> TASK DETAILS: All entries should be output exactly as they stand.

> SUPPLIED ENTRIES:
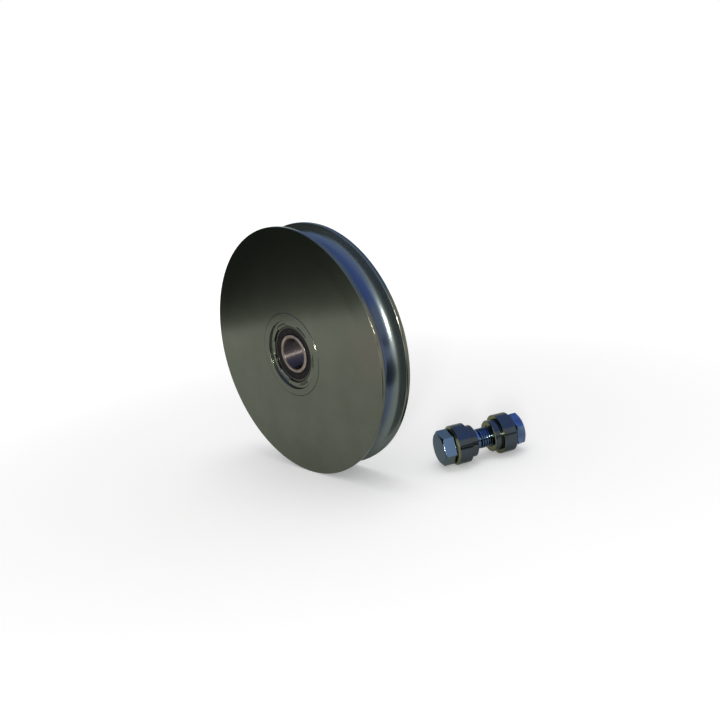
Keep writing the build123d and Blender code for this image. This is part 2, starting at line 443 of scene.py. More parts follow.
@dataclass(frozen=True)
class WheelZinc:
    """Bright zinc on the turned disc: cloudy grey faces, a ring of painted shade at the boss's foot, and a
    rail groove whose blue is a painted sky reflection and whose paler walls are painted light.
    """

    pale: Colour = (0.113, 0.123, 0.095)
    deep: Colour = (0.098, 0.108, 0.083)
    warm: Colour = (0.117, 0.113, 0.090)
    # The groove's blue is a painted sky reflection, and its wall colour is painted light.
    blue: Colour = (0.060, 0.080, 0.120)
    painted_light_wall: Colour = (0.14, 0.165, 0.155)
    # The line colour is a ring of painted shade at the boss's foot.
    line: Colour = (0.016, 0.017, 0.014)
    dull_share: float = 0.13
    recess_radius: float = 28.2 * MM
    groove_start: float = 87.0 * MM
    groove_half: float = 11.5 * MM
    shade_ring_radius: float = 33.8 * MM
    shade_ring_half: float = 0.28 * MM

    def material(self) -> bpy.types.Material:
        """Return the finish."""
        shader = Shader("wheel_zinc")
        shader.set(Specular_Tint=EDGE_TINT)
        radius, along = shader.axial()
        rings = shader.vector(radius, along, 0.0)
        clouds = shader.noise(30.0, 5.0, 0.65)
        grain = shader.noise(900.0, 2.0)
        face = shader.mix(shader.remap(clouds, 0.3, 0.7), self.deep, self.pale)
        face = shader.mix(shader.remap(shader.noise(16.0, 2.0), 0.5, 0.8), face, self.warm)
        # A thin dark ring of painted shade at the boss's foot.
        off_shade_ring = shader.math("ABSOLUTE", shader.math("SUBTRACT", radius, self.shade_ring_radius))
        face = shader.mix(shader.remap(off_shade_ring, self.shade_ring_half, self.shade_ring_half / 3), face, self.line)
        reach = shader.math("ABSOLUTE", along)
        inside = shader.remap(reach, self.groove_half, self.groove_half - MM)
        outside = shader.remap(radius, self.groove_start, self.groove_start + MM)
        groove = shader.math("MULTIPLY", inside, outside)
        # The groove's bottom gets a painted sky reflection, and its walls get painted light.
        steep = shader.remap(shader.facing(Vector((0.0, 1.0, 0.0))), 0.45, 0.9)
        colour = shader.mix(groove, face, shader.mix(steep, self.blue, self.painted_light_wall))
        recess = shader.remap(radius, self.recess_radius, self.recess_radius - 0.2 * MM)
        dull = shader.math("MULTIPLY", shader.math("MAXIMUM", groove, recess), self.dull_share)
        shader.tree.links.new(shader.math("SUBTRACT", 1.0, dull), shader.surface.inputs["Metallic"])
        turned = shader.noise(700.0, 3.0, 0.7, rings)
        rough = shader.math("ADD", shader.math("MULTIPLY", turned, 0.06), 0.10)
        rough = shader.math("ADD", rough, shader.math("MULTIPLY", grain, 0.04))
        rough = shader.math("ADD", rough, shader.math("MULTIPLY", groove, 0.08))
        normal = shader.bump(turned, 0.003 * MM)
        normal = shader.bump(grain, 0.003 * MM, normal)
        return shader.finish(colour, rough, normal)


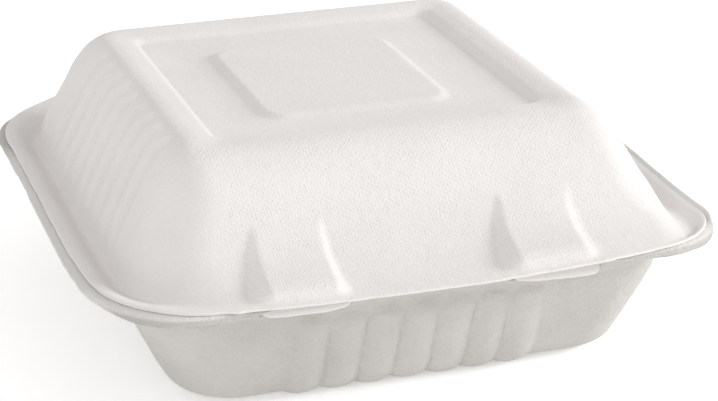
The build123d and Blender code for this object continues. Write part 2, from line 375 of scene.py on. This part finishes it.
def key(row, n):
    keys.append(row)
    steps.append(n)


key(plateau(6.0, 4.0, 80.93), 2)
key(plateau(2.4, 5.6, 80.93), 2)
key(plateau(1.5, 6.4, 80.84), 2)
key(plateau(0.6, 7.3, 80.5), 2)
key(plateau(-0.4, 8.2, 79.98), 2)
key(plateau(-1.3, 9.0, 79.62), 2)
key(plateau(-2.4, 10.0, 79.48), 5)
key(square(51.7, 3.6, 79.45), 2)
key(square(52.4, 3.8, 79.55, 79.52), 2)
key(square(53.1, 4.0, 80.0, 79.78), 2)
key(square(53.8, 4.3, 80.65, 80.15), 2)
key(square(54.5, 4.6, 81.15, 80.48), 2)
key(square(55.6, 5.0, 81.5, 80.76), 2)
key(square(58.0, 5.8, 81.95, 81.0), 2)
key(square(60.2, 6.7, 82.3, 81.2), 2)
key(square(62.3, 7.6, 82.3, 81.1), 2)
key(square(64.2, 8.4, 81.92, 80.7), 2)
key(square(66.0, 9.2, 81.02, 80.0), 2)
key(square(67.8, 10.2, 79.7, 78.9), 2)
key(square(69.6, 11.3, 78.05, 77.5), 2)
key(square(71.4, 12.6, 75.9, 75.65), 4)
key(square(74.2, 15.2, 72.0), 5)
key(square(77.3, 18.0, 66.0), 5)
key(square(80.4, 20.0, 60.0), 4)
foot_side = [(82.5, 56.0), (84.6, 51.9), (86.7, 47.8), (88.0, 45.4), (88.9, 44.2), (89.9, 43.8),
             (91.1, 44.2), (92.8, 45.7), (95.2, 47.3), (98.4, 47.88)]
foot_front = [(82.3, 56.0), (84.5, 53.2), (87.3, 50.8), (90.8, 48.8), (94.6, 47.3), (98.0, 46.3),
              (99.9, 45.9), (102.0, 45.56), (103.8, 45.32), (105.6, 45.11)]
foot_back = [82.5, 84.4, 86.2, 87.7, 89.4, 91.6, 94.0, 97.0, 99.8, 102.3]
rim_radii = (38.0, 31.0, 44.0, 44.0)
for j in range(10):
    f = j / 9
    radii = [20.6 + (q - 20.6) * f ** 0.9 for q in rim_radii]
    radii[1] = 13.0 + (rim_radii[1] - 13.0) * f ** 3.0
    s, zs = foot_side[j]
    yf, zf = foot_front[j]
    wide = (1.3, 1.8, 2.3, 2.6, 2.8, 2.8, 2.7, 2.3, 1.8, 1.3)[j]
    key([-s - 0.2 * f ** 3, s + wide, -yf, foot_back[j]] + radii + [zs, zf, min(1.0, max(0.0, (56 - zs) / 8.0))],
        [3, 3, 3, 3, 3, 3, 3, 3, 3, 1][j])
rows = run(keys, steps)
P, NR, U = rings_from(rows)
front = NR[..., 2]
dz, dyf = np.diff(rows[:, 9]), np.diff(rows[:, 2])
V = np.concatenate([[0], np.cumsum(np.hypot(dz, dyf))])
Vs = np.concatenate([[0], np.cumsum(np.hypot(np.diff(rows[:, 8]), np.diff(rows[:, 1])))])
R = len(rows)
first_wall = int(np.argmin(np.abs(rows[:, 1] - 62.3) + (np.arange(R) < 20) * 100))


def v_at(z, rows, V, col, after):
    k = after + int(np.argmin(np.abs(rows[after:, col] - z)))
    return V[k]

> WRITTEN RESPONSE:
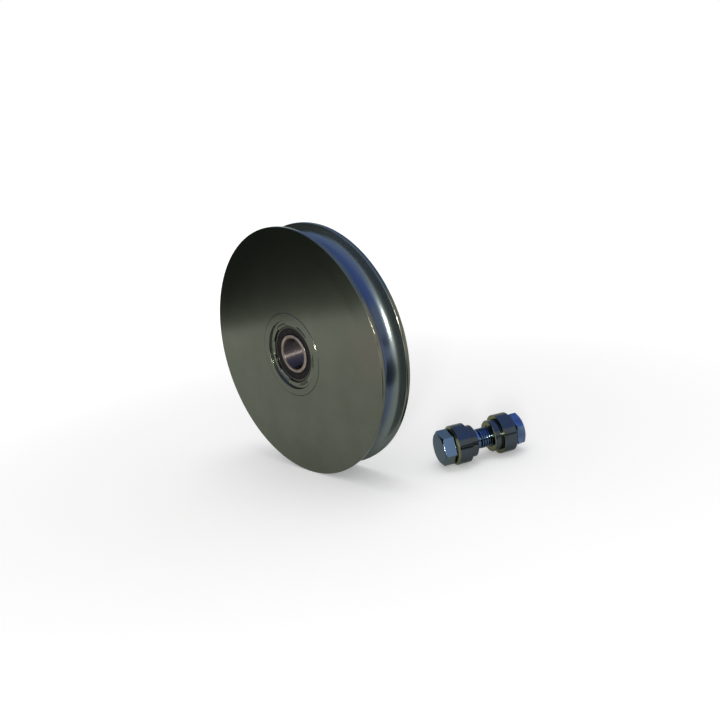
Keep writing the build123d and Blender code for this image. This is part 2, starting at line 443 of scene.py. More parts follow.
@dataclass(frozen=True)
class WheelZinc:
    """Bright zinc on the turned disc: cloudy grey faces, a ring of painted shade at the boss's foot, and a
    rail groove whose blue is a painted sky reflection and whose paler walls are painted light.
    """

    pale: Colour = (0.113, 0.123, 0.095)
    deep: Colour = (0.098, 0.108, 0.083)
    warm: Colour = (0.117, 0.113, 0.090)
    # The groove's blue is a painted sky reflection, and its wall colour is painted light.
    blue: Colour = (0.060, 0.080, 0.120)
    painted_light_wall: Colour = (0.14, 0.165, 0.155)
    # The line colour is a ring of painted shade at the boss's foot.
    line: Colour = (0.016, 0.017, 0.014)
    dull_share: float = 0.13
    recess_radius: float = 28.2 * MM
    groove_start: float = 87.0 * MM
    groove_half: float = 11.5 * MM
    shade_ring_radius: float = 33.8 * MM
    shade_ring_half: float = 0.28 * MM

    def material(self) -> bpy.types.Material:
        """Return the finish."""
        shader = Shader("wheel_zinc")
        shader.set(Specular_Tint=EDGE_TINT)
        radius, along = shader.axial()
        rings = shader.vector(radius, along, 0.0)
        clouds = shader.noise(30.0, 5.0, 0.65)
        grain = shader.noise(900.0, 2.0)
        face = shader.mix(shader.remap(clouds, 0.3, 0.7), self.deep, self.pale)
        face = shader.mix(shader.remap(shader.noise(16.0, 2.0), 0.5, 0.8), face, self.warm)
        # A thin dark ring of painted shade at the boss's foot.
        off_shade_ring = shader.math("ABSOLUTE", shader.math("SUBTRACT", radius, self.shade_ring_radius))
        face = shader.mix(shader.remap(off_shade_ring, self.shade_ring_half, self.shade_ring_half / 3), face, self.line)
        reach = shader.math("ABSOLUTE", along)
        inside = shader.remap(reach, self.groove_half, self.groove_half - MM)
        outside = shader.remap(radius, self.groove_start, self.groove_start + MM)
        groove = shader.math("MULTIPLY", inside, outside)
        # The groove's bottom gets a painted sky reflection, and its walls get painted light.
        steep = shader.remap(shader.facing(Vector((0.0, 1.0, 0.0))), 0.45, 0.9)
        colour = shader.mix(groove, face, shader.mix(steep, self.blue, self.painted_light_wall))
        recess = shader.remap(radius, self.recess_radius, self.recess_radius - 0.2 * MM)
        dull = shader.math("MULTIPLY", shader.math("MAXIMUM", groove, recess), self.dull_share)
        shader.tree.links.new(shader.math("SUBTRACT", 1.0, dull), shader.surface.inputs["Metallic"])
        turned = shader.noise(700.0, 3.0, 0.7, rings)
        rough = shader.math("ADD", shader.math("MULTIPLY", turned, 0.06), 0.10)
        rough = shader.math("ADD", rough, shader.math("MULTIPLY", grain, 0.04))
        rough = shader.math("ADD", rough, shader.math("MULTIPLY", groove, 0.08))
        normal = shader.bump(turned, 0.003 * MM)
        normal = shader.bump(grain, 0.003 * MM, normal)
        return shader.finish(colour, rough, normal)


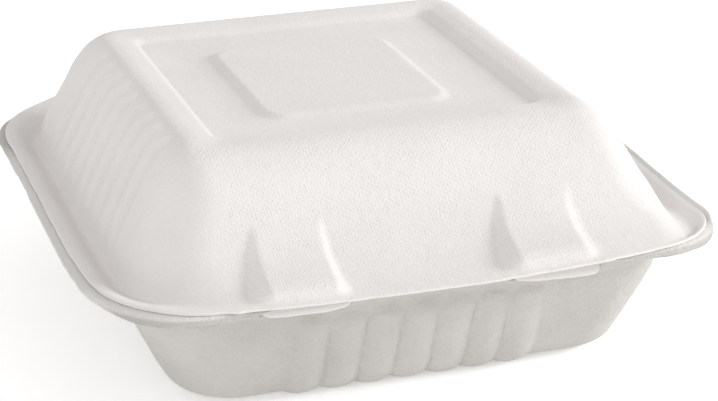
The build123d and Blender code for this object continues. Write part 2, from line 375 of scene.py on. This part finishes it.
def key(row, n):
    keys.append(row)
    steps.append(n)


key(plateau(6.0, 4.0, 80.93), 2)
key(plateau(2.4, 5.6, 80.93), 2)
key(plateau(1.5, 6.4, 80.84), 2)
key(plateau(0.6, 7.3, 80.5), 2)
key(plateau(-0.4, 8.2, 79.98), 2)
key(plateau(-1.3, 9.0, 79.62), 2)
key(plateau(-2.4, 10.0, 79.48), 5)
key(square(51.7, 3.6, 79.45), 2)
key(square(52.4, 3.8, 79.55, 79.52), 2)
key(square(53.1, 4.0, 80.0, 79.78), 2)
key(square(53.8, 4.3, 80.65, 80.15), 2)
key(square(54.5, 4.6, 81.15, 80.48), 2)
key(square(55.6, 5.0, 81.5, 80.76), 2)
key(square(58.0, 5.8, 81.95, 81.0), 2)
key(square(60.2, 6.7, 82.3, 81.2), 2)
key(square(62.3, 7.6, 82.3, 81.1), 2)
key(square(64.2, 8.4, 81.92, 80.7), 2)
key(square(66.0, 9.2, 81.02, 80.0), 2)
key(square(67.8, 10.2, 79.7, 78.9), 2)
key(square(69.6, 11.3, 78.05, 77.5), 2)
key(square(71.4, 12.6, 75.9, 75.65), 4)
key(square(74.2, 15.2, 72.0), 5)
key(square(77.3, 18.0, 66.0), 5)
key(square(80.4, 20.0, 60.0), 4)
foot_side = [(82.5, 56.0), (84.6, 51.9), (86.7, 47.8), (88.0, 45.4), (88.9, 44.2), (89.9, 43.8),
             (91.1, 44.2), (92.8, 45.7), (95.2, 47.3), (98.4, 47.88)]
foot_front = [(82.3, 56.0), (84.5, 53.2), (87.3, 50.8), (90.8, 48.8), (94.6, 47.3), (98.0, 46.3),
              (99.9, 45.9), (102.0, 45.56), (103.8, 45.32), (105.6, 45.11)]
foot_back = [82.5, 84.4, 86.2, 87.7, 89.4, 91.6, 94.0, 97.0, 99.8, 102.3]
rim_radii = (38.0, 31.0, 44.0, 44.0)
for j in range(10):
    f = j / 9
    radii = [20.6 + (q - 20.6) * f ** 0.9 for q in rim_radii]
    radii[1] = 13.0 + (rim_radii[1] - 13.0) * f ** 3.0
    s, zs = foot_side[j]
    yf, zf = foot_front[j]
    wide = (1.3, 1.8, 2.3, 2.6, 2.8, 2.8, 2.7, 2.3, 1.8, 1.3)[j]
    key([-s - 0.2 * f ** 3, s + wide, -yf, foot_back[j]] + radii + [zs, zf, min(1.0, max(0.0, (56 - zs) / 8.0))],
        [3, 3, 3, 3, 3, 3, 3, 3, 3, 1][j])
rows = run(keys, steps)
P, NR, U = rings_from(rows)
front = NR[..., 2]
dz, dyf = np.diff(rows[:, 9]), np.diff(rows[:, 2])
V = np.concatenate([[0], np.cumsum(np.hypot(dz, dyf))])
Vs = np.concatenate([[0], np.cumsum(np.hypot(np.diff(rows[:, 8]), np.diff(rows[:, 1])))])
R = len(rows)
first_wall = int(np.argmin(np.abs(rows[:, 1] - 62.3) + (np.arange(R) < 20) * 100))


def v_at(z, rows, V, col, after):
    k = after + int(np.argmin(np.abs(rows[after:, col] - z)))
    return V[k]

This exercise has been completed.